As for who would draw it, no, I haven't a clue. I'm so far out of the loop I wouldn't know where to begin. Suggestions?

 

From: anonymous

I hope you can clear up my confusion. I was taught that the word "dyke" was an offensive term to lesbians, but you use that term to refer to yourself a number of times.

So is "dyke" an offensive term, or does it just depends on the person?

Thanks for answering my question.

Dyke is one of those words that's being reclaimed. (For more on this concept, go to www.en.wikipedia.org/wiki/Reclaiming.) Like another four-letter word, cunt, it can be a fighting word in the wrong context. I would certainly look askance at some straight person I didn't know talking to me about "dykes."

However, use of the word is getting a lot more common. For example, there's Dyke TV, a cable public access show by, for and about lesbians that airs in more than a hundred markets. There's Dykes to Watch Out For, a brilliant comic strip by Alison Bechdel, that's been going on for over twenty years.

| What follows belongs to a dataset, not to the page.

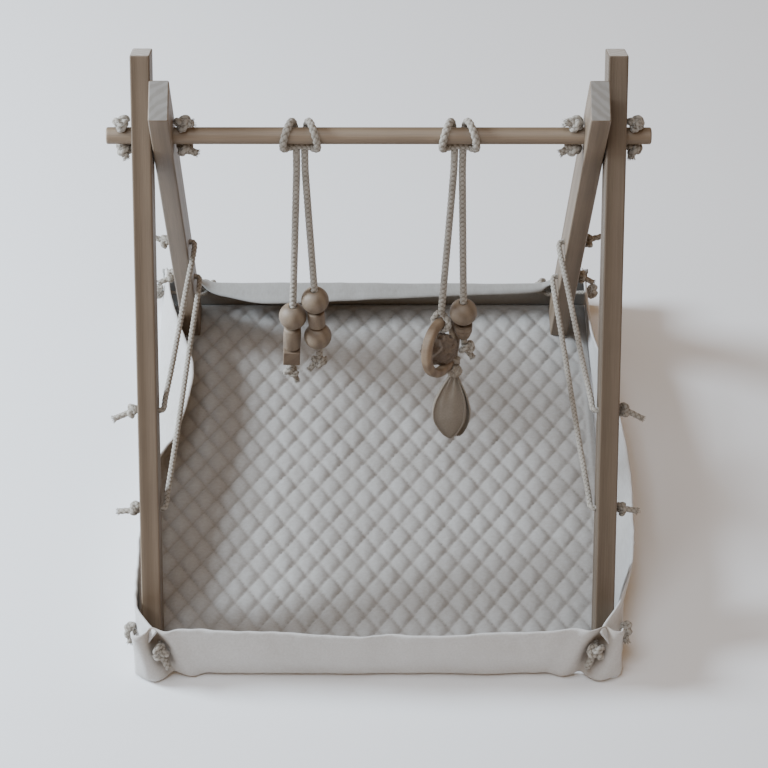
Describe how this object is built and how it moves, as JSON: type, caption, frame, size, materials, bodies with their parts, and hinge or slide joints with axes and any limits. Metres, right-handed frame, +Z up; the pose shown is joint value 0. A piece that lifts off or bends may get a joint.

Generally speaking, "lesbian" is the term to use if you're worried about offending someone. Personally I don't much care for being labelled "gay." Why? Because if dykes are called gay (which, to me, has always been a word to apply to boys), it's just one more way of being invisible, and dykes are invisible enough without helping to stuff us behind the curtain etymologically. To myself, I'm a dyke (or a writer, or Kelley's sweetie, or English, or irritable, or rather dim) or a lesbian. I can cope if people use Queer but I don't use it myself because to some extent I associate it with the academic field of queer theory where "queer" refers to an exploration and deconstruction of the ways in which the world sees sexual identity. It means connecting what I like to do in bed (or should I say the sex of the person with whom I like to do things in bed) with politics in an in-your-face way that doesn't always apply to me these days. Perhaps I'm getting old and boring; perhaps that's a bit of a relief.)